Third, you must be brutally honest with yourself about how much of that owners time you will really use. The one close friend that I have, who bought into the owners program with The Moorings, was certain that he was going to be using all of the owners time, every year. Yeah, not so much.

Before buying in he did a week or two of bareboat chartering each year. After buying in he used all of the owners time the first year, and then quickly went back to one or two weeks a year, at most. If you don't spend five or six weeks a year doing charters now, it is unrealistic to think you are suddenly going to triple, or quadruple, your charter time just because you become an owner -- especially if the boat is not kept in a local marina that you can get to any day that you want.

All that said, there is a certain intangible something about being able to say, "I own my own boat." There are a lot of people who do this, and are very happy with the arrangement. Indeed, if you talk to the folks at TUI Marine (the parent company of The Moorings, Sunsail, and Footloose) you will hear that a fair percentage of their boats are owned by people who have been through the ownership thing more than once. That is, they buy a boat, put it into charter for a five-year contract, and then after the time is up, sell that boat and end up buying yet another boat to put into charter.

Good luck, whatever you decide to do.


----------



## JoCoSailor (Dec 7, 2015)

Jammer Six said:


> Depends on whether you're talking about a day-weekend charter company or a by-the-week charter company. They're two different kinds of companies. They have two different sets of standards, and they cater to two different types of skippers.
> 
> Most of my sailing has been in a charter fleet, in a fleet that rents day boats and weekenders. I've looked at the boats available for the week charters, but frankly, at about the time I was ready to do that, other boats became available to me.
> 
> ...


I've not seen those two types but, rather one you PAY for a boat and company "owns" its. Rents the hell out and lets use it or another boat a couple weeks a year. Not what looking for. The other is. It's your personal boat and the company tries charters it when you're not using it. (not really that simple) This is what I'm looking to.


----------



## JoCoSailor (Dec 7, 2015)

Minnesail said:


> However it would drive me crazy as an owner to come back to the boat every time and have stuff stored differently, things tied wrong, little things broken...
> 
> On the other hand (some) people probably treat the boat nicer than they would a straight rental, if they know it's somebody's baby. Sort of the different way you might treat a rental car vs. a car borrowed from a friend.


Well owned I've rental homes since the late 70' and vacation rental homes for 10 or 12 years. So I'm very aware of what folks can and will do to someone else's property. (I'll take the vacationers)


----------



## SecondWindNC (Dec 29, 2008)

JoCoSailor said:


> It's your personal boat and the company tries charters it when you're not using it. (not really that simple) This is what I'm looking to.
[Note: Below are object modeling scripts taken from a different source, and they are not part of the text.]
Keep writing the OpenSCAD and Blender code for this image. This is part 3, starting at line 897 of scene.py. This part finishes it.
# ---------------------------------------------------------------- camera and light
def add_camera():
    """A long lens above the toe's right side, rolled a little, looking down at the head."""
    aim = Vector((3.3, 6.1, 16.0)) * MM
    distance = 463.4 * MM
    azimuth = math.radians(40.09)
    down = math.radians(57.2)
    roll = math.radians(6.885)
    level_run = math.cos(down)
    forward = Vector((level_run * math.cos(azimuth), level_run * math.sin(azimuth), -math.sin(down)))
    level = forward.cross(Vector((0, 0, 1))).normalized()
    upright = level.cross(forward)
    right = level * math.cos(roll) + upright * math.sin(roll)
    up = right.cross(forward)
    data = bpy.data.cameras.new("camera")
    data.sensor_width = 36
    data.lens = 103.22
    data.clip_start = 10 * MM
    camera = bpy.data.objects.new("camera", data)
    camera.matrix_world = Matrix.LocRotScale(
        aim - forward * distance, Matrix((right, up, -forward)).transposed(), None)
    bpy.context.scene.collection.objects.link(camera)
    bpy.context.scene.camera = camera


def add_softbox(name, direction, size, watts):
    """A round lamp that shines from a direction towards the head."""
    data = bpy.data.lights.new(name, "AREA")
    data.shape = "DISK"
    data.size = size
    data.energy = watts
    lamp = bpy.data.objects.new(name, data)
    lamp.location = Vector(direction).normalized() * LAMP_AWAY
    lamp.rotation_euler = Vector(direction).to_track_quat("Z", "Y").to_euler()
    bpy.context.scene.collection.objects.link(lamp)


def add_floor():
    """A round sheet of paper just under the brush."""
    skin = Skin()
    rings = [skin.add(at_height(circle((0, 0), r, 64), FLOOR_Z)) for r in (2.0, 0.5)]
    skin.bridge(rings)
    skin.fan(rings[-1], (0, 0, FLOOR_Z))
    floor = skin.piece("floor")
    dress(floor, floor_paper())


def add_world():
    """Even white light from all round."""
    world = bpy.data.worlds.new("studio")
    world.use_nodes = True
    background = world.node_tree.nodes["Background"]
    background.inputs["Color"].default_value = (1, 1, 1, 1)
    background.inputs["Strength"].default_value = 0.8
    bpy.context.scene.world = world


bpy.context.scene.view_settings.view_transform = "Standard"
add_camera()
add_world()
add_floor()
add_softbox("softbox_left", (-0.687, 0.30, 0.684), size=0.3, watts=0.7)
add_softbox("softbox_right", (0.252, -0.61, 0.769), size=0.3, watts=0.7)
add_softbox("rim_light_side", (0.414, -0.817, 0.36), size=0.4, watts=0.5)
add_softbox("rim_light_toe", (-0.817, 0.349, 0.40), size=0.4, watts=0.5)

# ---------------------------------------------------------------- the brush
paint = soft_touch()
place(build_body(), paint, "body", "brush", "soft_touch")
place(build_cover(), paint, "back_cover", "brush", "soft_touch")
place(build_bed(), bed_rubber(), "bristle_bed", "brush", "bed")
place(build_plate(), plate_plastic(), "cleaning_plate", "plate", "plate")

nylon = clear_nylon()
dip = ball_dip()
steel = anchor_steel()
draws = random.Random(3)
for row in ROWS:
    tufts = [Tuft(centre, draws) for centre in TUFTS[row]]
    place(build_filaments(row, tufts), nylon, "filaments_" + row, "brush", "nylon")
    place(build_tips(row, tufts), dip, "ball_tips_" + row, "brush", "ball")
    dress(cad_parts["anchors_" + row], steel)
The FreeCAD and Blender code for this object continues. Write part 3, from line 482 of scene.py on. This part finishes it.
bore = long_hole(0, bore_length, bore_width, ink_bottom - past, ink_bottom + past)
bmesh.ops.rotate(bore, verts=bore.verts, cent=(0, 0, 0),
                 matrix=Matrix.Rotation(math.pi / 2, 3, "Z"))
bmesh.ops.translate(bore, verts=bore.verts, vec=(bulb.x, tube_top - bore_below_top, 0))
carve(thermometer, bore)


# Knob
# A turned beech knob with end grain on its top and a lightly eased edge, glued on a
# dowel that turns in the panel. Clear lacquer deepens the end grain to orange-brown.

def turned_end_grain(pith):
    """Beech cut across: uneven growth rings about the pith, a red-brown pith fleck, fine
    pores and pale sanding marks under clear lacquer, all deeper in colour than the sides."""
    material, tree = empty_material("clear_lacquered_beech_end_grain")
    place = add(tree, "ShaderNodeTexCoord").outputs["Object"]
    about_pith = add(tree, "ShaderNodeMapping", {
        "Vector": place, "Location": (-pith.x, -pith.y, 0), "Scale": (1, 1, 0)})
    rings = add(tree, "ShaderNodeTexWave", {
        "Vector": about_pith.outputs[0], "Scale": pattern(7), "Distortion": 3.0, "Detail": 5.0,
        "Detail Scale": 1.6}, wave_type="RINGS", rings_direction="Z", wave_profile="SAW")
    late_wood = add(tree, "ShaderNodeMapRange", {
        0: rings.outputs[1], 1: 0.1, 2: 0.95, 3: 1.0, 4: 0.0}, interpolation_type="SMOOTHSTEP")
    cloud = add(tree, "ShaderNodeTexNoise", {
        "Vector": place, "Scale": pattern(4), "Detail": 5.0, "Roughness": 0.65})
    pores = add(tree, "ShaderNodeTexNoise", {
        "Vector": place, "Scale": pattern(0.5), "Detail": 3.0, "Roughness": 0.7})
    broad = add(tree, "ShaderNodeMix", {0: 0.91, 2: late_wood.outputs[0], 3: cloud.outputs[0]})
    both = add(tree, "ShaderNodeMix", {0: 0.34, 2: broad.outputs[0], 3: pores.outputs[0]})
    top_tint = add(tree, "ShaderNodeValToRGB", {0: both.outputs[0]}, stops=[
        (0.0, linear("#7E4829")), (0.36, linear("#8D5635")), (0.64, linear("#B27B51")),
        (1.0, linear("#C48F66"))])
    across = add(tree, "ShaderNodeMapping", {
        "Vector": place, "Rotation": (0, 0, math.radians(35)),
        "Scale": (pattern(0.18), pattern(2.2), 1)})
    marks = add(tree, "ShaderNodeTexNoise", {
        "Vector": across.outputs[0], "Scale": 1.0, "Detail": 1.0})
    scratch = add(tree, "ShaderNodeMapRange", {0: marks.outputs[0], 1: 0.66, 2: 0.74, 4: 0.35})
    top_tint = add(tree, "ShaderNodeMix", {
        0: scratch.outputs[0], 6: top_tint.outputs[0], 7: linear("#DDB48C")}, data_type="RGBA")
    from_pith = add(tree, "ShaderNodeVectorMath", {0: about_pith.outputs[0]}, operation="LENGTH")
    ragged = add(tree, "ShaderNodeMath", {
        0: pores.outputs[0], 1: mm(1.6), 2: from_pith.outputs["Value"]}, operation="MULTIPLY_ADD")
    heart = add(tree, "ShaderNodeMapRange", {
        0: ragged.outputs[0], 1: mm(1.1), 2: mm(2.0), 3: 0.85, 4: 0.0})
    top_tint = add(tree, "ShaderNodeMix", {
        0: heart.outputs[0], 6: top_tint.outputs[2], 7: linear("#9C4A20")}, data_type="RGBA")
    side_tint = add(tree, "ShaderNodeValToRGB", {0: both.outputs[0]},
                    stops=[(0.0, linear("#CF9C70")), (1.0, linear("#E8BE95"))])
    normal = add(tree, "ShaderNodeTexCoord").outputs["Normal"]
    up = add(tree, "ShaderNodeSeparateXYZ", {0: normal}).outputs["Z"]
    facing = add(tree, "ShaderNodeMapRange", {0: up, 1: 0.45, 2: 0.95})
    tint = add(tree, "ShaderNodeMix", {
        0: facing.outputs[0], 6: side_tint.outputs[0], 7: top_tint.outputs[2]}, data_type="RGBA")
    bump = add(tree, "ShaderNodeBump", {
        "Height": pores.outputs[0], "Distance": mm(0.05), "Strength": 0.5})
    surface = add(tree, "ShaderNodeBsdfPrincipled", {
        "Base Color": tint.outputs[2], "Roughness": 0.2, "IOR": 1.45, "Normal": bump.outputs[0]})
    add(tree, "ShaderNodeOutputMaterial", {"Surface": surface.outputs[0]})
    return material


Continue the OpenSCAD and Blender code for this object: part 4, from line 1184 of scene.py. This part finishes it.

I managed just such a fleet (4-6 sailboats ranging from 30-45 feet) for our family-owned marina in N.C. for ~6 years and would be glad to provide info on it from that perspective. In my opinion, the closer you are to the boat, the more you'll use it and the happier you'll be with the arrangement; but we did have owners who were far enough to fly in rather than drive and who were happy customers nonetheless.

Depending on the arrangement, the starting condition/age of your boat, etc. the income from this kind of arrangement can offset moorage and insurance costs, and some maintenance. Do not expect it to offset all that AND a boat payment. There can be tax benefits as well; to take advantage of those most people need to consult a financial professional.

The way we did it was that it was the owner's boat 100%. They could block out personal time on the calendar or come use the boat on short notice any time it wasn't already booked. Obviously the time you block out for yourself during peak season can impact your income potential.

Think of it as a middle ground between chartering and full ownership. If you have to fly somewhere and you're realistically going to be on the boat less than a few times a year, chartering makes more sense. If you're going to be on the boat every other weekend and you want to be able to jump aboard and go at any time, straight ownership makes more sense. But there's a pretty broad in-between area where owning a boat in a charter fleet can be a reasonable option to consider.

Somebody mentioned not being able to keep your stuff on the boat. We provided storage space at the marina for personal items such as linens, clothes, grills, fishing gear, anything the owner wanted to use on the boat but not send out for charters.

Happy to answer any other specific questions you may have.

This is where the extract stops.